Below are some quotes from Chris Strainer’s favorite book, “A Sand County Almanac” by Aldo Leopold. Although written in the 1930’s & 40’s they ring true today and maybe louder than in Aldo’s time. If you would like to purchase a coffee table quality special, illustrated hard cover edition of this amazingly insightful book for only $35, please contact CrossCurrents.
"Wildlife ....often represents the difference between rich country and mere land." -Aldo Leopold
Forward to A Sand County Almanac:
"There are some who can live without wild things, and some who cannot. These ...are the delights and dilemmas of one who cannot."
February – Good Oak:
"There are two spiritual dangers in not owning a farm. One is the danger of supposing that breakfast comes from the grocery, and the other that heat comes from the furnace."
The Round River:
"Conservation is a state of harmony between men and land. By land is meant all of the things on, over, or in the earth. Harmony with land is like harmony with a friend; you cannot cherish his right hand and chop off his left. That is to say, you cannot love game and hate predators; you cannot conserve the waters and waste the ranges; you cannot build the forest and mine the farm. The land is one organism. It’s parts, like our own parts, compete with each other and cooperate with each other. The competitions are as much a part of the inner workings as the cooperations. You can regulate them --cautiously -- but not abolish them."
"The last word in ignorance is the man who says of an animal or plant: 'What good is it?' If the land mechanism as a whole is good, then every part is good, whether we understand it or not."
"To keep every cog and wheel is the first precaution of intelligent tinkering."
"We console ourselves with the comfortable fallacy that a single museum-piece will do, ignoring the clear dictum of history that a species must be saved in many places if it is to be saved at all."

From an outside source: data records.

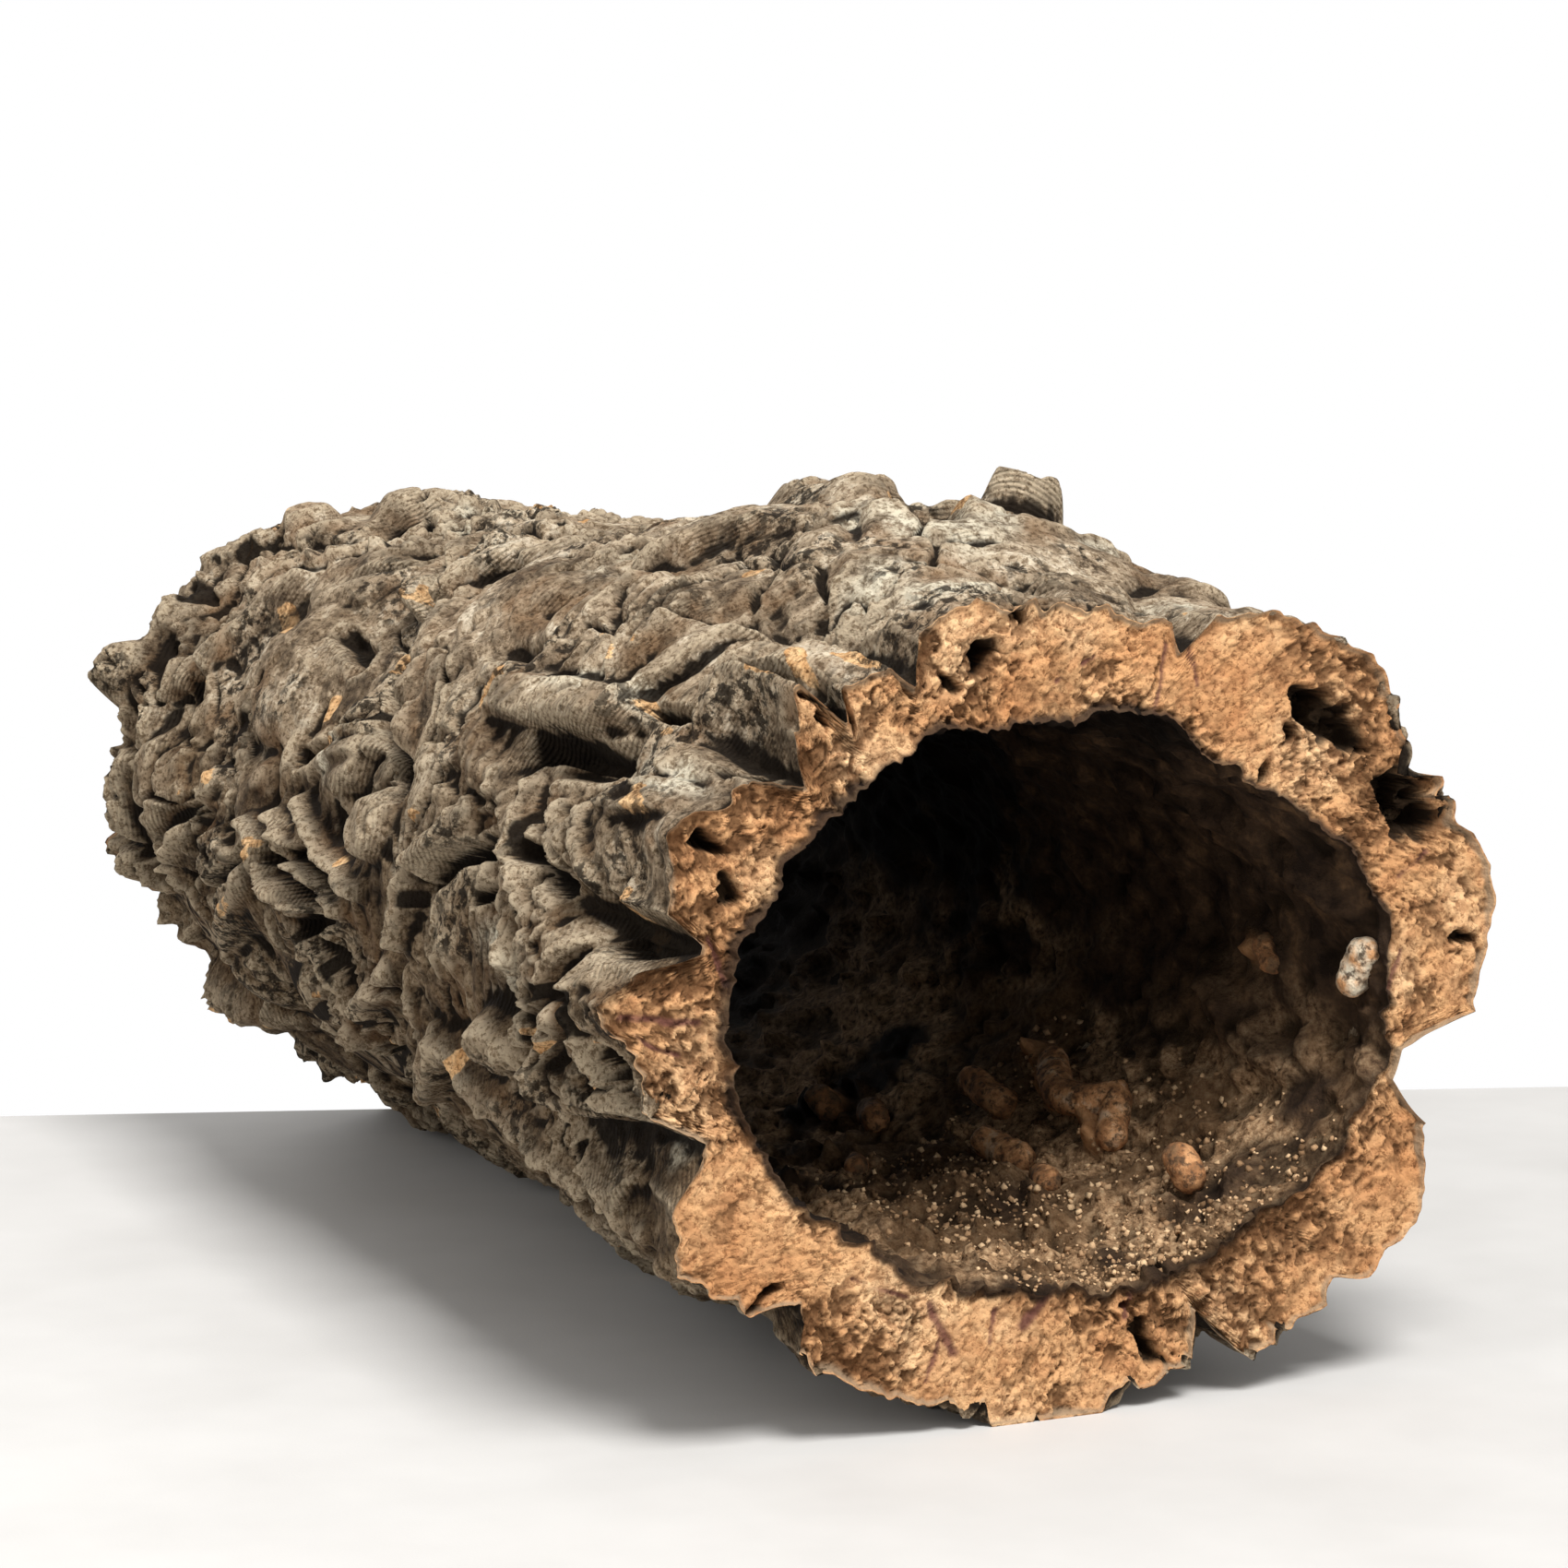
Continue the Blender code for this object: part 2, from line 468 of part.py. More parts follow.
def bark_radius(angle, along, height, cut):
    """Distance of the bark from the axis, with the swells of the mouth and a wall left under it."""
    lobes = np.zeros(angle.shape)
    for centre, half_width, swell in MOUTH_LOBES:
        lobes += swell * np.exp(-((apart(angle, centre) / half_width) ** 2))
    at_mouth = 1.0 - smooth(*LOBE_END, along)
    radius = base_radius(angle, along) + height - cut + lobes * at_mouth
    web = (1.0 - smooth(5.0, 11.0, np.abs(apart(angle, SPLIT)))) * at_mouth
    wall = THINNEST_WALL + (SPLIT_WEB - THINNEST_WALL) * web
    return np.maximum(radius, hollow_radius(angle, along) + wall)


def leaning(angle, along, radius, height):
    """Points of the bark, with raised forms leaning round the tube and along it."""
    points = relief_points(angle, along)
    lean = height * smooth(0.0, 60.0, along) * (1.0 - smooth(LENGTH - 60.0, LENGTH, along))
    turn = np.radians(angle) + LEAN * (0.4 + 1.2 * noise(points, LEAN_SIZE, 150)) * lean / RELIEF_RADIUS
    ahead = LEAN * (0.5 + 1.0 * noise(points, LEAN_SIZE, 155)) * lean
    return np.stack((radius * np.cos(turn), along - ahead, radius * np.sin(turn)), axis=-1)


def void_depth(x, z, voids):
    """Depth of the cavities in a sawn face."""
    depth = np.zeros(x.shape)
    for across, up, half_length, half_width, turn, deepest in voids:
        c, s = math.cos(math.radians(turn)), math.sin(math.radians(turn))
        u = (c * (x - across) + s * (z - up)) / half_length
        v = (c * (z - up) - s * (x - across)) / half_width
        depth = np.maximum(depth, deepest * (1.0 - smooth(0.45, 1.15, np.sqrt(u * u + v * v))))
    return depth


def sawn_face(outer_rim, inner_rim, voids, inward):
    """Rings of points across a sawn end, from its outer rim to its inner one, both left out."""
    share = (np.arange(1, STEPS_WALL) / STEPS_WALL)[:, None, None]
    rings = outer_rim * (1.0 - share) + inner_rim * share
    rings[..., 1] += inward * void_depth(rings[..., 0], rings[..., 2], voids)
    return rings


def tube_rings():
    """All the rings of the tube, from the mouth over the bark and back through the hollow."""
    angles = np.arange(STEPS_ROUND) * (360.0 / STEPS_ROUND)
    angle, along = np.meshgrid(angles, np.linspace(0.0, LENGTH, STEPS_BARK + 1))
    cut = cut_depth(angle, along)
    height = standing_relief(angle, along, cut)
    bark = leaning(angle, along, bark_radius(angle, along, height, cut), height)
    angle, along = np.meshgrid(angles, np.linspace(LENGTH, 0.0, STEPS_HOLLOW + 1))
    radius, turn = hollow_radius(angle, along), np.radians(angle)
    hollow = np.stack((radius * np.cos(turn), along, radius * np.sin(turn)), axis=-1)
    far = sawn_face(bark[-1], hollow[0], FAR_VOIDS, -1.0)
    mouth = sawn_face(bark[0], hollow[-1], MOUTH_VOIDS, 1.0)[::-1]
    return np.concatenate((bark, far, hollow, mouth))


def tube_mesh():
    """The closed mesh of the tube, in the frame of the whole part."""
    rings = tube_rings()
    count, steps = rings.shape[:2]
    points = rings.reshape(-1, 3) + np.array((-MIDDLE_TO_RIGHT, -LENGTH / 2.0, FLOOR_DROP))
    ring, step = np.meshgrid(np.arange(count), np.arange(steps), indexing="ij")
    next_ring, next_step = (ring + 1) % count, (step + 1) % steps
    corners = (ring * steps + step, ring * steps + next_step,
               next_ring * steps + next_step, next_ring * steps + step)
    faces = np.stack(corners, axis=-1).reshape(-1, 4)
    mesh = bpy.data.meshes.new("cork_bark_tube")
    mesh.from_pydata((points * MM).tolist(), [], faces.tolist())
    return mesh


def cork_material():
    """Grey-brown weathered bark over warm cork."""
    material = bpy.data.materials.new("cork_bark")
    material.use_nodes = True
    shader = material.node_tree.nodes["Principled BSDF"]
    shader.inputs["Base Color"].default_value = (0.23, 0.17, 0.11, 1.0)
    shader.inputs["Roughness"].default_value = 0.92
    shader.inputs["Metallic"].default_value = 0.0
    return material


def simplified(mesh):
    """The same mesh with fewer triangles."""
    draft = bpy.data.objects.new("draft", mesh)
    bpy.context.scene.collection.objects.link(draft)
    reduce = draft.modifiers.new("fewer_triangles", "DECIMATE")
    reduce.ratio = TRIANGLES / (2.0 * len(mesh.polygons))
    reduce.use_collapse_triangulate = True
    lean_mesh = bpy.data.meshes.new_from_object(draft.evaluated_get(bpy.context.evaluated_depsgraph_get()))
    bpy.data.objects.remove(draft)
    bpy.data.meshes.remove(mesh)
    return lean_mesh


def wear_flat(mesh):
    """Cuts the lowest lumps off level with the resting surface, which leaves small flat spots."""
    shape = bmesh.new()
    shape.from_mesh(mesh)
    for vert in shape.verts:
        if abs(vert.co.z) < CLEAR_OF_CUT * MM:
            vert.co.z = -CLEAR_OF_CUT * MM
    everything = shape.verts[:] + shape.edges[:] + shape.faces[:]
    cut = bmesh.ops.bisect_plane(
        shape, geom=everything, dist=0.0000001, plane_co=(0.0, 0.0, 0.0), plane_no=(0.0, 0.0, -1.0),
        clear_outer=True)
    rims = [item for item in cut["geom_cut"] if isinstance(item, bmesh.types.BMEdge)]
    bmesh.ops.holes_fill(shape, edges=rims, sides=0)
    bmesh.ops.remove_doubles(shape, verts=shape.verts, dist=SAME_PLACE * MM)
    bmesh.ops.triangulate(shape, faces=shape.faces)
    bmesh.ops.recalc_face_normals(shape, faces=shape.faces)
    shape.to_mesh(mesh)
    shape.free()


def cork_bark_tube():
    """The whole part."""
    mesh = simplified(tube_mesh())
    wear_flat(mesh)
    mesh.name = "cork_bark_tube"
    mesh.materials.append(cork_material())
    tube = bpy.data.objects.new("cork_bark_tube", mesh)
    bpy.context.scene.collection.objects.link(tube)
    return tube


for old in list(bpy.data.objects):
    bpy.data.objects.remove(old)
cork_bark_tube()
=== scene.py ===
"""Looks of the cork bark tube: a fine mesh of the same form as its CAD solid, and its finish.

The form is laid out as in the part's source: every point of the bark is known by its angle
round the tube (0 at +X, 90 on top, seen from the mouth) and by its distance along the tube
from the mouth. Cracks, chips, growth layers and grains are added to it here. The fine mesh is
made in closed pieces that share their borders: the bark in five strips, the lining of the
hollow and the two sawn ends. Nodules and loose grains lie in the hollow. Dimensions are in
millimetres.
"""
import math

import bpy
import numpy as np
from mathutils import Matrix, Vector


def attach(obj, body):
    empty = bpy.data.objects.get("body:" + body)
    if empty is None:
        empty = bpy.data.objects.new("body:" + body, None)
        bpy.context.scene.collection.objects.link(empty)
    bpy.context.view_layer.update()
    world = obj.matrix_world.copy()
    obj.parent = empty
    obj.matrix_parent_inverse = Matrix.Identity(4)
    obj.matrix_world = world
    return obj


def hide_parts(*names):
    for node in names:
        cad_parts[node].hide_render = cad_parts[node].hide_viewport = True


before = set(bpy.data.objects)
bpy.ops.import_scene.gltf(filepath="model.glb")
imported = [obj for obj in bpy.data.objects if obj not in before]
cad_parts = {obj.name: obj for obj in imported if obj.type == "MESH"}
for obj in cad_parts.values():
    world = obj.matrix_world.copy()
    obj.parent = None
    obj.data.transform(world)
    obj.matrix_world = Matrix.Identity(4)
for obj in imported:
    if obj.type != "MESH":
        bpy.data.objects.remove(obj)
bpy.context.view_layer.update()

MM = 0.001

# Driving dimensions
LENGTH = 430.0
FLOOR_DROP = 104.0          # from the middle of the mouth down to the resting surface
MIDDLE_TO_RIGHT = 6.0       # from the middle of the mouth to the middle of the whole width
THINNEST_WALL = 10.0
SPLIT = 348.0               # the angle at which one furrow nearly splits the wall
SPLIT_WEB = 4.0             # the wall that is left under that furrow, at the mouth
RELIEF_RADIUS = 112.0       # the cylinder on which the relief is laid out

# Stations of the bark: distance along, then radii at every 45 degrees, from the right (0
# degrees) over the top and round again
BARK_STATIONS = (
    (0, (126, 120, 100, 98, 107, 103, 102, 117)),
    (110, (121, 120, 112, 107, 112, 98, 100, 110)),
    (250, (117, 110, 99, 103, 108, 92, 98, 106)),
    (430, (112, 102, 94, 105, 108, 88, 98, 102)),
)
HOLLOW_MOUTH_RADII = (103.0, 80.0, 73.0, 78.0, 84.0, 76.0, 72.0, 86.0)
HOLLOW_FAR_RADII = (92.0, 80.0, 76.0, 80.0, 86.0, 79.0, 74.0, 80.0)

# Swells of the sawn outline at the mouth: angle, half width in degrees, height
MOUTH_LOBES = (
    (9, 8, 7), (42, 5, 3), (70, 11, -9), (102, 9, 5),
    (128.5, 2.5, 9), (153, 5, 9), (176, 4.5, 10), (211, 5, 9),
    (270, 8, 4), (292, 8, -6), (305, 3, 4), (321, 4, 4), (330, 6, 5),
    (341, 4, -5),
)

# Furrows that open in the sawn outline: angle, half width in degrees, depth, reach, swing
FURROWS = (
    (SPLIT, 7, 25, 900, 3),
    (27, 3, 6, 60, 4),
    (66, 3, 9, 50, 5),
    (113, 3, 9, 70, 6),
    (126, 2, 11, 60, 6),
    (137.5, 4.5, 11, 45, 5),
    (167, 3.8, 14, 60, 4),
    (196, 6, 14, 120, 6),
    (226, 4.5, 10, 160, 5),
    (299, 4, 12, 200, 5),
    (318, 3, 6, 150, 8),
)

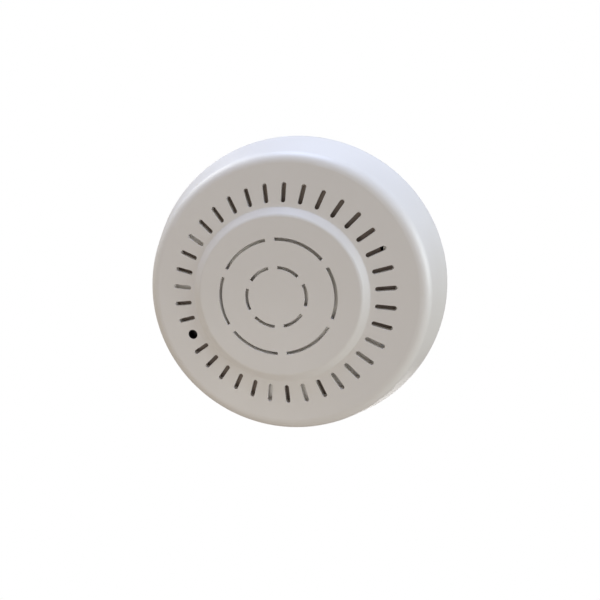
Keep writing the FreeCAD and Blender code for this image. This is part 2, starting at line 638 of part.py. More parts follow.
door = new_body("battery_door")
leaf = new_sketch(door, "door_leaf", "back_depth")
rectangle(leaf, "-leaf_half", "leaf_half", "-(well_outer_end-door_gap)", "hinge_y")
pad(door, leaf, "door_thickness")
knuckle = new_sketch(door, "door_knuckle", "-leaf_half", role="YZ_Plane")
circle(knuckle, "door_thickness/2", "hinge_y", "-hinge_depth")
pad(door, knuckle, "2*leaf_half")
pin = new_sketch(door, "door_pin", "-pin_half", role="YZ_Plane")
circle(pin, "pin_radius", "hinge_y", "-hinge_depth")
pad(door, pin, "2*pin_half")
grip = new_sketch(door, "door_grip", "back_depth", y="-(well_outer_end-4)")
obround(grip, "grip_length", "grip_width")
pocket(door, grip, "grip_depth")

# ---- circuit_board: a disc cut out for the battery well and the posts ----------------------------

board = new_body("circuit_board")
disc(board, "board_plate", "board_radius", "board_depth", "board_thickness")
board_cut = new_sketch(board, "board_well_cut", "board_depth")
rectangle(board_cut, "-(well_outside+board_gap)", "well_outside+board_gap", "-(board_radius+2)",
          "well_inner_end+well_wall+board_gap")
pocket(board, board_cut, "board_thickness")
for number, (x, y) in enumerate(fixing_spots + locating_spots):
    hole(board, f"board_post_hole_{number}", "post_hole_radius", "board_depth", "board_thickness", x, y)
hole(board, "board_edge_notch", "edge_post_radius+board_gap", "board_depth", "board_thickness",
     *edge_spot)
for number, (x, y) in enumerate(board_spots):
    hole(board, f"board_screw_hole_{number}", "board_screw_radius+0.25", "board_depth",
         "board_thickness", x, y)

# ---- screws ---------------------------------------------------------------------------------------

for number, (x, y) in enumerate(board_spots, 1):
    screw(f"board_screw_{number}", x, y, "board_screw_radius+1.25", "board_face", "1.4",
          "board_screw_radius", "back_depth+1", "board_face-back_depth-1")
for number, (x, y) in enumerate(fixing_spots + [edge_spot], 1):
    screw(f"cover_screw_{number}", x, y, "counterbore_radius-0.3", "screw_seat-screw_head_height",
          "screw_head_height", "pilot_radius-0.1", "screw_seat", "pilot_end_depth-0.6-screw_seat")

# ---- the smoke chamber: base with slanted vanes, screen, cap, light source and sensor -------------

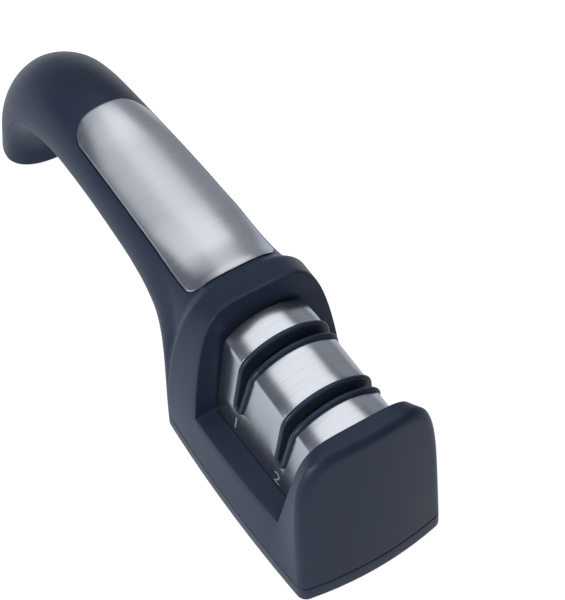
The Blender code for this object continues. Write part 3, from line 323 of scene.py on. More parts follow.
def rod(foot, profile):
    """Upright rod on a foot, with a profile of (height, radius)."""
    rings = []
    for height, radius in profile:
        ring = []
        for step in range(ROD_SEGMENTS):
            turn = math.tau * (step + 0.5) / ROD_SEGMENTS
            ring.append(foot + Vector((radius * math.cos(turn), radius * math.sin(turn), height)))
        rings.append(ring)
    return loft(rings)


def shade(mesh):
    """Smooth shading that stays crisp at real edges."""
    mesh.shade_smooth()
    mesh.set_sharp_from_angle(angle=SHARP_ANGLE)


def make_piece(name, mesh_source):
    """Turn a bmesh into a named object."""
    mesh = bpy.data.meshes.new(name)
    mesh_source.to_mesh(mesh)
    mesh_source.free()
    shade(mesh)
    item = bpy.data.objects.new(name, mesh)
    bpy.context.scene.collection.objects.link(item)
    return item


def apply_modifiers(item):
    """Make the item's modifiers part of its mesh."""
    graph = bpy.context.evaluated_depsgraph_get()
    finished = bpy.data.meshes.new_from_object(item.evaluated_get(graph))
    item.modifiers.clear()
    item.data = finished
    shade(finished)


def carve(item, *steps):
    """Cut or keep with each tool in turn, or join it, then remove the tools."""
    tools = []
    for operation, tool in steps:
        if isinstance(tool, bmesh.types.BMesh):
            tool = make_piece("tool", tool)
        modifier = item.modifiers.new(operation.title(), "BOOLEAN")
        modifier.operation = operation
        modifier.solver = "EXACT"
        modifier.object = tool
        tools.append(tool)
    apply_modifiers(item)
    for tool in tools:
        bpy.data.objects.remove(tool, do_unlink=True)


def finish_with(item, *finishes):
    """Give a carved item its finishes."""
    for finish in finishes:
        item.data.materials.append(finish_named(finish))


def bevel_with_painted_highlight(item, width, segments):
    """Bevel the sharp edges of a steel piece with its second finish: ground steel whose paler tone
    is partly a painted highlight.
    """
    bevel = item.modifiers.new("Painted highlight bevel", "BEVEL")
    bevel.width = width
    bevel.segments = segments
    bevel.limit_method = "ANGLE"
    bevel.angle_limit = BEVEL_ANGLE
    bevel.material = 1
    apply_modifiers(item)


def settle(item, slot_name, *stands_for):
    """Ride the item on the housing and hide the solids it replaces. The slot name is not used."""
    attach(item, "housing")
    if stands_for:
        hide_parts(*stands_for)


def resample(points, count, turn_weight):
    """Spread points along a line, closer together where it turns."""
    points = np.array(points)
    steps = np.diff(points, axis=0)
    lengths = np.hypot(steps[:, 0], steps[:, 1])
    headings = np.unwrap(np.arctan2(steps[:, 1], steps[:, 0]))
    turns = np.abs(np.diff(headings, prepend=headings[0]))
    travel = np.concatenate(([0.0], np.cumsum(lengths + turn_weight * turns)))
    targets = np.linspace(0.0, travel[-1], count)
    across = np.interp(targets, travel, points[:, 0])
    up = np.interp(targets, travel, points[:, 1])
    return list(zip(across, up))


def full_arc(half_width, height, corners, lean=0.0, split=None):
    """Upright outline from one side over the top to the other side.

    The point after the lower stretch lies at the split height, so that
    neighbouring outlines keep that point in line.
    """
    squareness, shoulder = corners
    angles = np.linspace(0.0, math.pi / 2, CURVE_SAMPLES)
    rise = height * np.sin(angles) ** (2 / shoulder)
    fall = np.clip(1 - (rise / height) ** shoulder, 0.0, 1.0)
    across = (half_width - lean * rise) * fall ** (1 / squareness)
    curve = np.column_stack((across, rise))
    split = height * SPLIT_SHARE if split is None else split
    at_split = np.array([[np.interp(split, rise, across), split]])
    lower = np.vstack((curve[rise < split], at_split))
    upper = np.vstack((at_split, curve[rise > split]))
    turn_weight = height * TURN_SHARE
    side = resample(lower, ARC_LOWER_POINTS + 1, turn_weight)[:-1]
    side += resample(upper, ARC_UPPER_POINTS + 1, turn_weight)
    return [(-across, up) for across, up in side] + side[-2::-1]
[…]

"I think we have here the root of the problem. What conservation education must build is an ethical underpinning for land economics and a universal curiosity to understand the land mechanism."
Goose Music:
"There are yet many boys to be born who, like Isaiah, 'may see, and know, and consider, and understand together, that the hand of the Lord hath done this.' But where shall they see, and know and consider? In museums?"
"...the ethics of sportsmanship is not a fixed code, but must be formulated and practiced by the individual, with no referee but the Almighty."
The Ecological Conscience:
"Conservation is a state of harmony between men and land."
Land Health and the A-B Cleavage:
"Health is the capacity of the land for self-renewal. Conservation is our effort to understand and preserve this capacity."
Wilderness for Science:
"Many conservation treatments are obviously superficial. Flood-control dams have no relation to the cause of floods. Check dams and terraces do not touch the cause of erosion. Refuges and hatcheries to maintain the supply of game and fish do not explain why the supply fails to maintain itself."
"The art of land doctoring is being practiced with vigor, but the science of land health is yet to be born."
Conservation Esthetic:
"The trophy-recreationist has peculiarities that contribute in subtle ways to his own undoing. To enjoy he must possess, invade, appropriate. Hence the wilderness that he cannot personally see has no value to him. Hence the universal assumption that an unused hinterland is rendering no service to society. To those devoid of imagination, a blank place on the map is useless waste; to others, the most valuable part."